Kadınların hemen her kesimde “Onu giydi, bunu çıkardı, yok, onu söyledi, yok, bunu yaptı’ gibi sürekli bir edepli hale getirilebilme durumlarının yaşandığına değinen sanatçı şöyle devam etti:

“Kadın sürekli; sanki ilgilenilmesi, sanki kendi kendine beceremez de, bizim yardımımızla ayakta durabilir gibi bir haline dönüştürülmek isteniliyor gibi bir durum var ortada. Şimdi bu arzu neticesinde, zaten sosyolojik anlamda da bu arzu var. Bunun dışında toplumu yönetenlerde de bu var. Bu durum sadece Türkiye’de değil, dünya genelinde böyle bir durum var. Tabiî ki kadının varlığı kabul edilmediği sürece elbette ki bizim mevzu bile edemeyeceğimiz.
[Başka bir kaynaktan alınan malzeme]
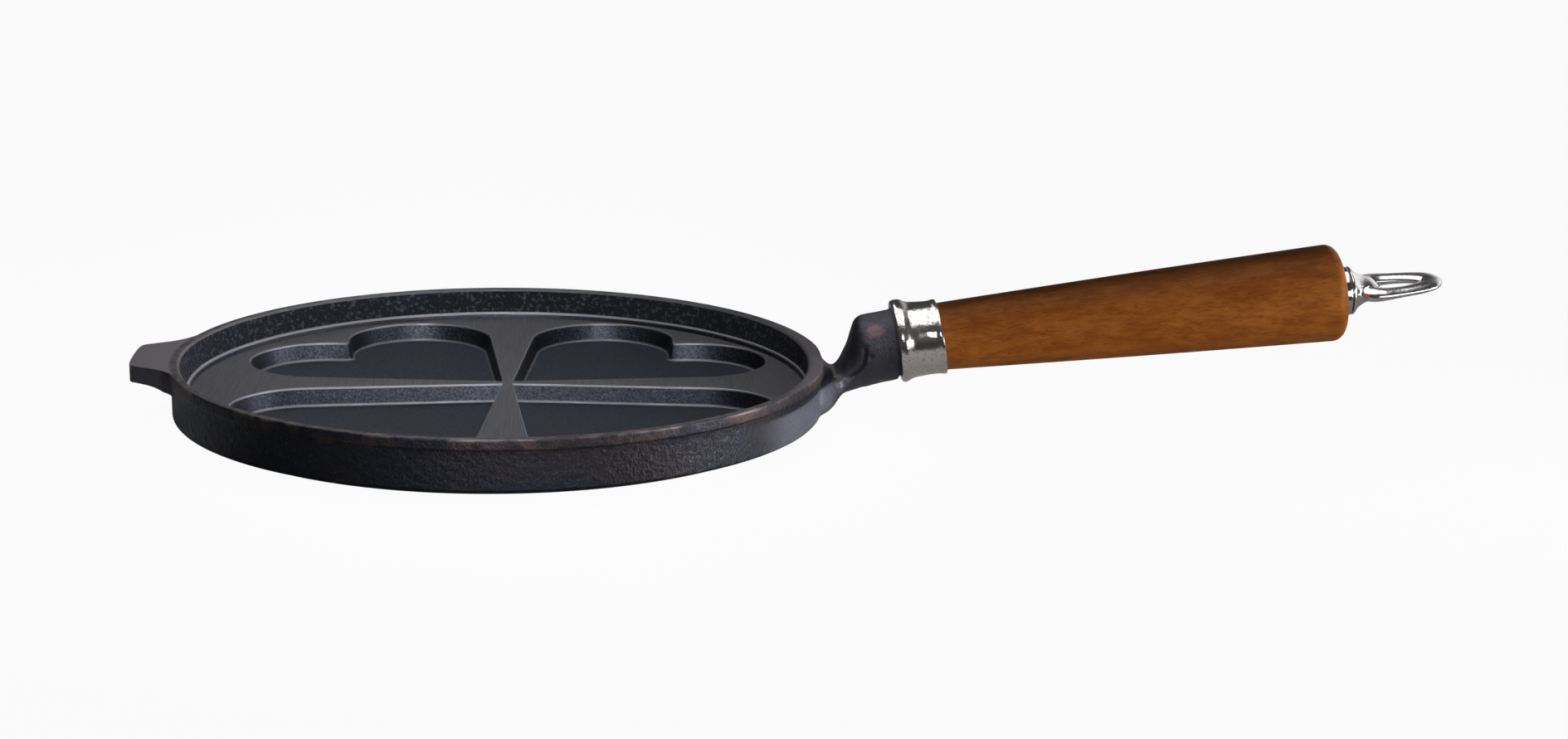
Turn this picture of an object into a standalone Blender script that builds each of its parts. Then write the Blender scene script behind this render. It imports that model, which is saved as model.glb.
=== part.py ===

Bu durum kadın ya da erkek fark etmiyor. Genelde böyle bir çaba var. Kadın; ‘tayt mı giydi, eteğini mi giydi? Onu yaptı, bunu mu yaptı?’ bunu bir erkeğin üzerinde yapmıyorsak, elbette bir kadın üzerinde de yapmamamız gerekir. Kadının sadece kadın olarak var olması, sadece bir insan olarak var olmasını tahammül edemediğimizden midir, bilinmez. Bugün kadına şiddet konusunda ne yazık ki bu noktadayız. Bana göre sorun aslında tam da burada başlıyor.”